#### [Work to be completed]
Among the lines listed below, count those that include the string "given", and state only the count.

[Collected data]
○ ○ ○ ○ ○
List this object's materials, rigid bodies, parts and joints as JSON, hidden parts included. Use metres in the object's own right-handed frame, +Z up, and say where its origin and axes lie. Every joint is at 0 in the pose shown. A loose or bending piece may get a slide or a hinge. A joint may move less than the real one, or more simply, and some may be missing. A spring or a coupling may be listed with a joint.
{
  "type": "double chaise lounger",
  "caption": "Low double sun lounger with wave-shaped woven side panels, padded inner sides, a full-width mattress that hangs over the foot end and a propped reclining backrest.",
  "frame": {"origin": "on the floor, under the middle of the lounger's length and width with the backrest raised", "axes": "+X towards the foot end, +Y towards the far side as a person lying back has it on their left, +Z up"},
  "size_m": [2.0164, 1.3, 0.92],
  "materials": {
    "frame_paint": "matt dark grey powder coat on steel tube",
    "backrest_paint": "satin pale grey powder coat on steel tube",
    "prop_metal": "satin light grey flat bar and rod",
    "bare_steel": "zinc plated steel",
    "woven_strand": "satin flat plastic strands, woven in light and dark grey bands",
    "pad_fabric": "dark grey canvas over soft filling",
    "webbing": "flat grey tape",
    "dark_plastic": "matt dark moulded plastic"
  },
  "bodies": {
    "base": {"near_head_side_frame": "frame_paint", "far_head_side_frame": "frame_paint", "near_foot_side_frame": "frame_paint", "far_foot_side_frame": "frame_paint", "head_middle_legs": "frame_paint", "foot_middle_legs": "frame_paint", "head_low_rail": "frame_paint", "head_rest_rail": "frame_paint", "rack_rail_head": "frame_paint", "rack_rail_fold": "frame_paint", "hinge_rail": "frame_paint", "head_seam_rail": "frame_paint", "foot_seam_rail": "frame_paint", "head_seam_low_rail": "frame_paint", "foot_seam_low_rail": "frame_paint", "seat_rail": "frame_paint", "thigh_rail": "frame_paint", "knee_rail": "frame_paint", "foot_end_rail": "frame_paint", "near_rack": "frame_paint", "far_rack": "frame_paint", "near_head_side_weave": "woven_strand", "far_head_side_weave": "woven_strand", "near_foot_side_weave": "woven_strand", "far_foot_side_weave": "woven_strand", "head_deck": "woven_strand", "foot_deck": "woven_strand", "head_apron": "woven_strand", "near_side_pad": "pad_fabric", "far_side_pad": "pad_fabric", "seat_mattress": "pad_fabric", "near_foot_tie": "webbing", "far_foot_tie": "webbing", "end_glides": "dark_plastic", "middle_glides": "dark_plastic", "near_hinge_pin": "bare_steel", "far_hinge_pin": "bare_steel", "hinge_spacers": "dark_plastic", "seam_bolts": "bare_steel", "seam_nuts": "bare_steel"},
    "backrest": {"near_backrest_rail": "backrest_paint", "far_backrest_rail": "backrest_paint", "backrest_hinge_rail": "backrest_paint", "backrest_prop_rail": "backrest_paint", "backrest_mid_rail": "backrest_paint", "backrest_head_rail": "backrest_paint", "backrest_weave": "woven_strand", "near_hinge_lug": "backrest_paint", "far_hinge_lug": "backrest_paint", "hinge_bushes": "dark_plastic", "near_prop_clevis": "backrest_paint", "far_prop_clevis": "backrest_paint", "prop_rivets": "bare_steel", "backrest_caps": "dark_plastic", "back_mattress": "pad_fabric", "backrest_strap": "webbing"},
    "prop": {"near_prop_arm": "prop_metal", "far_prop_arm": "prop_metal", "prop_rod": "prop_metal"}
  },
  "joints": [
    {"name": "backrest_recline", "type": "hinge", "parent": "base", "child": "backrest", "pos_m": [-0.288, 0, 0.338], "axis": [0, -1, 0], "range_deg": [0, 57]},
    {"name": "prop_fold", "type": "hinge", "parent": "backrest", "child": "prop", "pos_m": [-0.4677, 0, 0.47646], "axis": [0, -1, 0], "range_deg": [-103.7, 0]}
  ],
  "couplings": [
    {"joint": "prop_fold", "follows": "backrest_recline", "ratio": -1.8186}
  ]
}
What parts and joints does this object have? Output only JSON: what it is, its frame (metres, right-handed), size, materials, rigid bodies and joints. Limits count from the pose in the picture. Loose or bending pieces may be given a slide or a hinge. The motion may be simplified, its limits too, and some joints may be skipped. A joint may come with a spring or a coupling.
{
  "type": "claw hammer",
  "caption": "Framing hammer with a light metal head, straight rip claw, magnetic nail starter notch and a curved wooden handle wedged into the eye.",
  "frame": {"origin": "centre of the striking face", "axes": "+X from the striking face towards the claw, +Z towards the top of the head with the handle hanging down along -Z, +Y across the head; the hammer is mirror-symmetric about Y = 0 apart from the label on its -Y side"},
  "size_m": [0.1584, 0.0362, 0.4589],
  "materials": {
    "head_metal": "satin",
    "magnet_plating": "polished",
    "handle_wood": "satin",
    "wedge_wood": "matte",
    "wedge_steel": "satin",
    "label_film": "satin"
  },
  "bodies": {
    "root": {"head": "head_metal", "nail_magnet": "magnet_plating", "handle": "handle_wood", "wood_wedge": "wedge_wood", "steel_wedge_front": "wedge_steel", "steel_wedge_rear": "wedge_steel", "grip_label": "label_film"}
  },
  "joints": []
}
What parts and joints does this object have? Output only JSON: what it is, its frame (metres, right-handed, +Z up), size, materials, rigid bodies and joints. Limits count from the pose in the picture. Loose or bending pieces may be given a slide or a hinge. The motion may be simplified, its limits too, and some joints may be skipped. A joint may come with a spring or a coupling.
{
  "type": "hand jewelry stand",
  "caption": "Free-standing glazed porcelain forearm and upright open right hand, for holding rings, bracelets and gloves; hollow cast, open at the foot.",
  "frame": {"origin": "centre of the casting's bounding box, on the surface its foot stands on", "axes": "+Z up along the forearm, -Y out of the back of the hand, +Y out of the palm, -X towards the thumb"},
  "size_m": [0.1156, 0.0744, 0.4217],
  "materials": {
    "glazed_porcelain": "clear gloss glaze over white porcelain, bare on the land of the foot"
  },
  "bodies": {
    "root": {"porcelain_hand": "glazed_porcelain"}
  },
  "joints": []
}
○ ○ ○ ○ ○
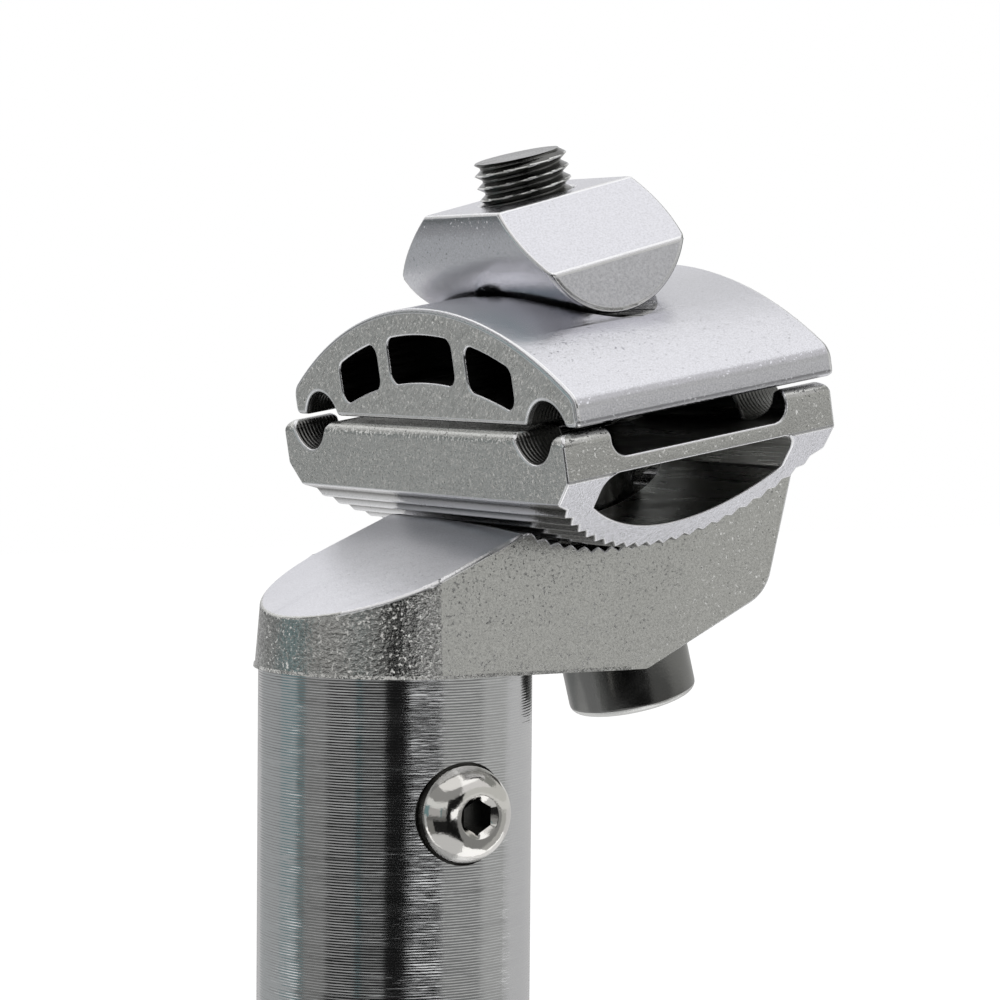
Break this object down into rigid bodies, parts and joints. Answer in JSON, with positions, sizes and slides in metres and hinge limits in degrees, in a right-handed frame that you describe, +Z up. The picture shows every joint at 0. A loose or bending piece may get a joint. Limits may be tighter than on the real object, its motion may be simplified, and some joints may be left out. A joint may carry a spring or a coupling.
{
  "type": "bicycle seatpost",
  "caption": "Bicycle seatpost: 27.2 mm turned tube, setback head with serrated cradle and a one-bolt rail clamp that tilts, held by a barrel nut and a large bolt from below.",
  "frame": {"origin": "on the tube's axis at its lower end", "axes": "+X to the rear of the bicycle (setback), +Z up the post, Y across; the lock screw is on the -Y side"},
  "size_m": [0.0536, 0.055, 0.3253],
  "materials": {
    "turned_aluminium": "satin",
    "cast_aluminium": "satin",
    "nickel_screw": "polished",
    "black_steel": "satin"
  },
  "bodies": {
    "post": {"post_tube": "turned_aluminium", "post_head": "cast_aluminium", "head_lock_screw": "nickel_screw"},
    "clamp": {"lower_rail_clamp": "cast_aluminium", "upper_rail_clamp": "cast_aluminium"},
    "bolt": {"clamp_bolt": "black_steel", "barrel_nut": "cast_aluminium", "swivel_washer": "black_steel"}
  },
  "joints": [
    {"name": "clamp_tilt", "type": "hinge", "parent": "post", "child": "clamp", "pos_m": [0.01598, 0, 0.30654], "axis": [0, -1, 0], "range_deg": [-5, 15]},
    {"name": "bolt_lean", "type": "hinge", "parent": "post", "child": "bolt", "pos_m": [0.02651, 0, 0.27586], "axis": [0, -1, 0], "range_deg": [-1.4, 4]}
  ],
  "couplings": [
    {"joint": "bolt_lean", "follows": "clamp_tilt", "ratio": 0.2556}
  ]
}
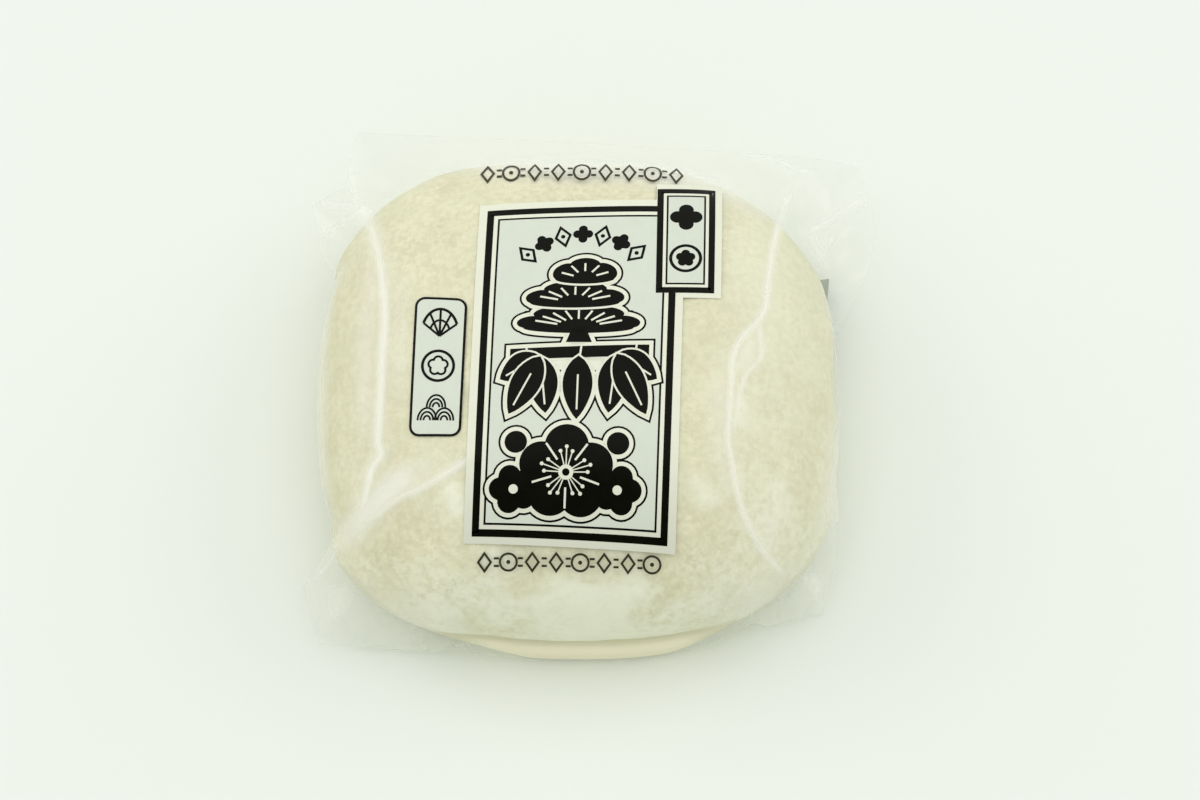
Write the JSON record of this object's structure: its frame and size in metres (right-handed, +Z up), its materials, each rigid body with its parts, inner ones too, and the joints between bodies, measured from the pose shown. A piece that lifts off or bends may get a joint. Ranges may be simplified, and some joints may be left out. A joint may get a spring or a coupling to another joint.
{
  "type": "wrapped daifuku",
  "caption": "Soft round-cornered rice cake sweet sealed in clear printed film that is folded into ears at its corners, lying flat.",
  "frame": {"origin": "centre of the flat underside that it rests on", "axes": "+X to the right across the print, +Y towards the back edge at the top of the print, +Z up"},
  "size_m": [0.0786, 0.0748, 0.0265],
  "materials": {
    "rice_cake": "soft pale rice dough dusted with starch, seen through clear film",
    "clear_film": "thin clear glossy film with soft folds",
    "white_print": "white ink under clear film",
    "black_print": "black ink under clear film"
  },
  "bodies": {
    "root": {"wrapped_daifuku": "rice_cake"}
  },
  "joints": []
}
○ ○ ○ ○ ○
#### [Full solution]
2